Unicode - the Universal Character Set

The international standard ISO 10646 defines the Universal Character Set (UCS).

UCS contains the characters required to represent practically all
known languages.  This includes not only the Latin, Greek, Cyrillic,
Hebrew, Arabic, Armenian, and Georgian scripts, but also also Chinese,
Japanese and Korean Han ideographs as well as scripts such as
Hiragana, Katakana, Hangul, Devanagari, Bengali, Gurmukhi, Gujarati,
Oriya, Tamil, Telugu, Kannada, Malayalam, Thai, Lao, Khmer, Bopomofo,
Tibetan, Runic, Ethiopic, Canadian Syllabics, Cherokee, Mongolian,
Ogham, Myanmar, Sinhala, Thaana, Yi, and others. For scripts not yet
covered, research on how to best encode them for computer usage is
still going on and they will be added eventually. This might
eventually include not only Hiero glyphs and various historic
Indo-European languages, but even some selected artistic scripts such
as Tengwar, Cirth, and Klingon.
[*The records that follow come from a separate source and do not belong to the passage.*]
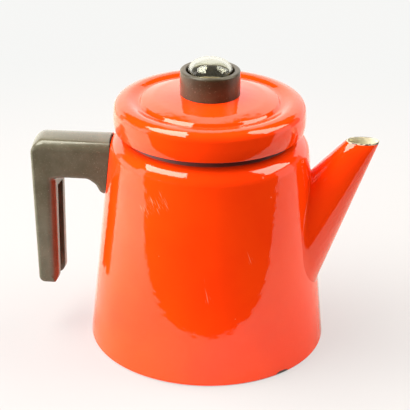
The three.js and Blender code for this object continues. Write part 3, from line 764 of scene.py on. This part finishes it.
# A pressed steel washer and a hexagon nut hold the neck of the knob under the lid. The nut's
# lower corners are chamfered.
def turned_metal(name, colour, rough):
    """Bare metal with the fine rings that a lathe or a polishing wheel leaves round the axis."""
    made, wire = new_finish(name)
    place = wire.node("TexCoord", output="Object")
    x, y, z = (wire.node("SeparateXYZ", {}, {"Vector": place}, axis) for axis in "XYZ")
    radius = (x * x + y * y).maths("SQRT")
    rings = wire.node("CombineXYZ", {}, {"X": radius, "Y": z})
    lines = wire.node("TexNoise", {}, {"Vector": rings, "Scale": 1500, "Detail": 2})
    cloud = wire.node("TexNoise", {}, {"Vector": place, "Scale": 45, "Detail": 4})
    dull = cloud.ramp(0.4, 0.7)
    tone = dull.mix((*colour, 1), (*(0.82 * channel for channel in colour), 1))
    bump = wire.node("Bump", {}, {"Strength": 0.35, "Distance": 0.00003, "Height": lines})
    wire.node("OutputMaterial", {}, {"Surface": wire.node("BsdfPrincipled", {}, {
        "Base Color": tone, "Metallic": 1.0, "Roughness": rough + 0.14 * dull + 0.08 * lines,
        "Normal": bump,
    })})
    return made


steel = turned_metal("plain_steel", (0.5, 0.49, 0.47), 0.3)
aluminium = turned_metal("spun_aluminium", (0.72, 0.72, 0.73), 0.24)
shape = bmesh.new()
spin_line(shape, [
    (13, 173.2), (18.6, 173.2, 0.15), (18.6, 174, 0.3), (13, 174, 0.15), (13, 173.2),
], steps=96)
finish_piece(shape, "knob_plate_washer", [steel], "lid", "knob_washer")

nut_corner, nut_bore = 19.63, 13
shape = bmesh.new()
bmesh.ops.create_cone(
    shape, cap_ends=True, segments=6, radius1=nut_corner, radius2=nut_corner, depth=4,
    matrix=Matrix.Translation((0, 0, 170.9)),
)
bmesh.ops.bevel(
    shape, geom=shape.edges[:], offset=0.3, offset_type="OFFSET", segments=2, profile=0.5,
    affect="EDGES", material=-1,
)
knob_nut = finish_piece(shape, "knob_hexagon_nut", [steel], "lid", "knob_nut")
punches = bmesh.new()
bmesh.ops.create_cone(
    punches, cap_ends=True, segments=64, radius1=nut_bore, radius2=nut_bore, depth=20,
    matrix=Matrix.Translation((0, 0, 171)),
)
cut(knob_nut, punches)
cut(knob_nut, spun_punch([
    (30, 160), (30, 172), (20.4, 170.5), (16.2, 168), (16.2, 160), (30, 160),
], steps=64))

# The pump's stem is a thin drawn aluminium tube, crimped above its valve. The hot water
# climbs through it.
shape = bmesh.new()
spin_line(shape, [
    (4.2, 16), (5, 16, 0.2), (5, 21.5, 1), (3.6, 23.3, 0.6), (3.6, 24.5, 0.6), (5, 26.3, 1),
    (5, 160, 0.3), (4.2, 160, 0.3), (4.2, 26.5, 1), (2.8, 24.6, 0.6), (2.8, 23.2, 0.6),
    (4.2, 21.3, 1), (4.2, 16),
], steps=64)
finish_piece(shape, "pump_stem", [aluminium], "pump", "pump_tube")

# The pump's foot is a spun aluminium bell that stands on the bottom of the pot. Three notches
# let the water in.
shape = bmesh.new()
spin_line(shape, [
    (30, 1.5, 0.4), (29.1, 4.5, 2), (25.5, 9, 3), (19.5, 12.6, 3), (12, 14.8, 2),
    (6.4, 15.6, 1), (6.3, 23.5, 0.4), (5.3, 23.5, 0.3), (5.3, 14.6, 1), (12, 13.8, 2),
    (19, 11.7, 3), (24.7, 8.3, 3), (28.2, 4.1, 2), (29, 1.5, 0.4), (29.5, 1.5), (30, 1.5),
], steps=128)
pump_bell = finish_piece(shape, "pump_bell", [aluminium], "pump", "pump_foot")
notch_radius = 4
punches = bmesh.new()
for turn in (60, 180, 300):
    bmesh.ops.create_cone(
        punches, cap_ends=True, segments=32, radius1=notch_radius, radius2=notch_radius, depth=14,
        matrix=Matrix.Rotation(math.radians(turn), 4, "Z") @ Matrix.Translation((29, 0, 0.6))
        @ Matrix.Rotation(math.radians(90), 4, "Y"),
    )
cut(pump_bell, punches)

# The valve is a turned aluminium seat, pressed into the foot of the stem, and a loose steel
# disc that hops on it as the water boils.
shape = bmesh.new()
spin_line(shape, [
    (2.2, 16), (3.9, 16, 0.3), (3.9, 18.5), (2.9, 18.5), (2.2, 17.8), (2.2, 16),
], steps=48)
finish_piece(shape, "valve_ring", [aluminium], "pump", "valve_seat")
shape = bmesh.new()
spin_line(shape, [(0, 18.8), (3.4, 18.8, 0.2), (3.4, 19.6, 0.2), (0, 19.6)], steps=48)
finish_piece(shape, "valve_flap", [steel], "valve", "valve_disc")

# A turned aluminium collar, fast on the stem, carries the basket. Its lower edge is
# chamfered.
shape = bmesh.new()
spin_line(shape, [
    (5.3, 84.1), (7.2, 84.1, 0.5), (8, 85.2, 0.5), (8, 87.1, 0.4), (5.3, 87.1), (5.3, 84.1),
], steps=64)
finish_piece(shape, "stem_collar", [aluminium], "pump", "basket_stop")


# The basket is a drawn aluminium cup with a rolled rim and a floor full of drip holes. It
# holds the ground coffee.
def rings_of_holes(rings, pitch, radius, height):
    """Upright punches on rings about the axis, evenly spaced along each ring."""
    punches = bmesh.new()
    for ring in rings:
        count = round(2 * math.pi * ring / pitch)
        for hole in range(count):
            bmesh.ops.create_cone(
                punches, cap_ends=True, segments=14, radius1=radius, radius2=radius, depth=6,
                matrix=Matrix.Rotation(2 * math.pi * hole / count, 4, "Z")
                @ Matrix.Translation((ring, 0, height)),
            )
    return punches


rim = rolled_edge(42.76, 137.4, 1.2, range(-70, 251, 20))
shape = bmesh.new()
spin_line(shape, [
    (6.8, 88.6), (43.16, 88.6, 6), *rim, (42.36, 89.4, 5.2), (6.8, 89.4), (6.8, 88.6),
], steps=144)
basket_cup = finish_piece(shape, "basket_cup", [aluminium], "basket", "basket_shell")
cut(basket_cup, rings_of_holes((12, 16.5, 21, 25.5, 30, 34.5), 6.5, 1.1, 89))

# A thin aluminium sleeve runs up through the basket, so that it slides on the stem. Its
# flange is pressed against the basket's floor from below.
shape = bmesh.new()
spin_line(shape, [
    (5.6, 87.4), (10, 87.4, 0.2), (10, 88.3, 0.3), (6.5, 88.3, 0.2), (6.5, 129.4, 0.3),
    (5.6, 129.4, 0.3), (5.6, 87.4),
], steps=64)
finish_piece(shape, "basket_guide", [aluminium], "basket", "basket_sleeve")

# The spreader is a dished aluminium plate that lies on the basket's rim and showers the water
# over the coffee.
shape = bmesh.new()
spin_line(shape, [
    (6.8, 141.9), (9.8, 141.9, 0.8), (12.8, 138.9, 0.8), (45.16, 138.9, 1.4),
    (45.16, 141.3, 0.3), (44.36, 141.3, 0.3), (44.36, 139.7, 0.6), (12.8, 139.7, 0.8),
    (9.8, 142.7, 0.8), (6.8, 142.7), (6.8, 141.9),
], steps=144)
spreader_dish = finish_piece(
    shape, "spreader_dish", [aluminium], "spreader", "spreader_plate",
)
cut(spreader_dish, rings_of_holes((17, 22, 27, 32, 37), 7, 0.9, 139.3))

# An aluminium ferrule in the middle of the spreader slides on the stem. It is flared over the
# edge of the plate.
shape = bmesh.new()
spin_line(shape, [
    (5.6, 134.9), (6.5, 134.9, 0.2), (6.5, 143, 0.2), (8.3, 143, 0.2), (8.3, 143.9, 0.3),
    (5.6, 143.9, 0.3), (5.6, 134.9),
], steps=64)
finish_piece(shape, "spreader_ferrule", [aluminium], "spreader", "spreader_collar")

# A slotted steel screw and its washer draw the grip onto the lug, from under the arm. They
# sit in a round pocket in the grip.
screw_reach = taper(133) + 13
shape = bmesh.new()
spin_line(shape, [
    (0, 115.4), (3.5, 115.4, 0.5), (3.5, 117.7, 0.2), (2, 117.7, 0.2), (2, 130, 0.3), (0, 130),
], steps=48)
bmesh.ops.translate(shape, vec=(-screw_reach, 0, 0), verts=shape.verts)
grip_screw = finish_piece(shape, "grip_screw", [steel], "pot", "handle_screw")
punches = bmesh.new()
bmesh.ops.create_cube(punches, size=1, matrix=Matrix.LocRotScale(
    Vector((-screw_reach, 0, 115.4)), Matrix.Rotation(0.5, 3, "Z"), Vector((9, 0.9, 1.8))))
cut(grip_screw, punches)

shape = bmesh.new()
spin_line(shape, [
    (2.3, 118), (4.2, 118, 0.2), (4.2, 118.7, 0.2), (2.3, 118.7), (2.3, 118),
], steps=48)
bmesh.ops.translate(shape, vec=(-screw_reach, 0, 0), verts=shape.verts)
finish_piece(shape, "grip_washer", [steel], "pot", "handle_washer")
pocket_radius = 4.5
punches = bmesh.new()
bmesh.ops.create_cone(
    punches, cap_ends=True, segments=48, radius1=pocket_radius, radius2=pocket_radius, depth=10,
    matrix=Matrix.Translation((-screw_reach, 0, 114)),
)
cut(grip, punches)

# The lug is a steel block, welded to the wall inside the arm. It doesn't show on the whole
# object, so its plain solid is only given its metal.
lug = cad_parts["handle_lug"]
lug.data.materials.clear()
lug.data.materials.append(steel)

cad_box, object_box = [[list(corner) for corner in box] for box in (cad_box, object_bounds())]
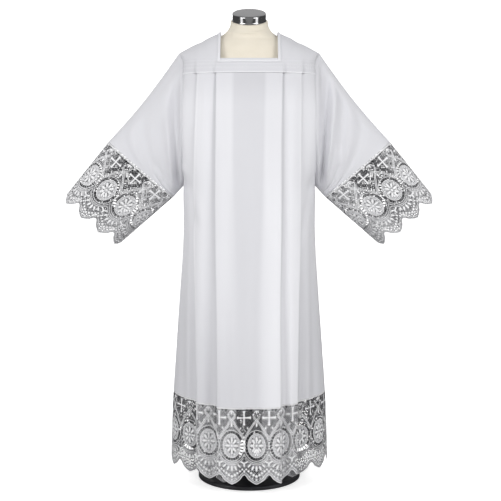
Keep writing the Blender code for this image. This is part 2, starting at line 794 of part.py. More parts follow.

UCS also covers a large number of
graphical, typographical, mathematical and scientific symbols,
including those provided by TeX, Postscript, APL, MS-DOS, MS-Windows,
Macintosh, OCR fonts, as well as many word processing and publishing
systems, and more are being added.

The UCS characters 0x0000 to 0x007f are identical to those of the
classic US-ASCII character set and the characters in the
range 0x0000 to 0x00ff are identical to those in ISO 8859-1 Latin-1.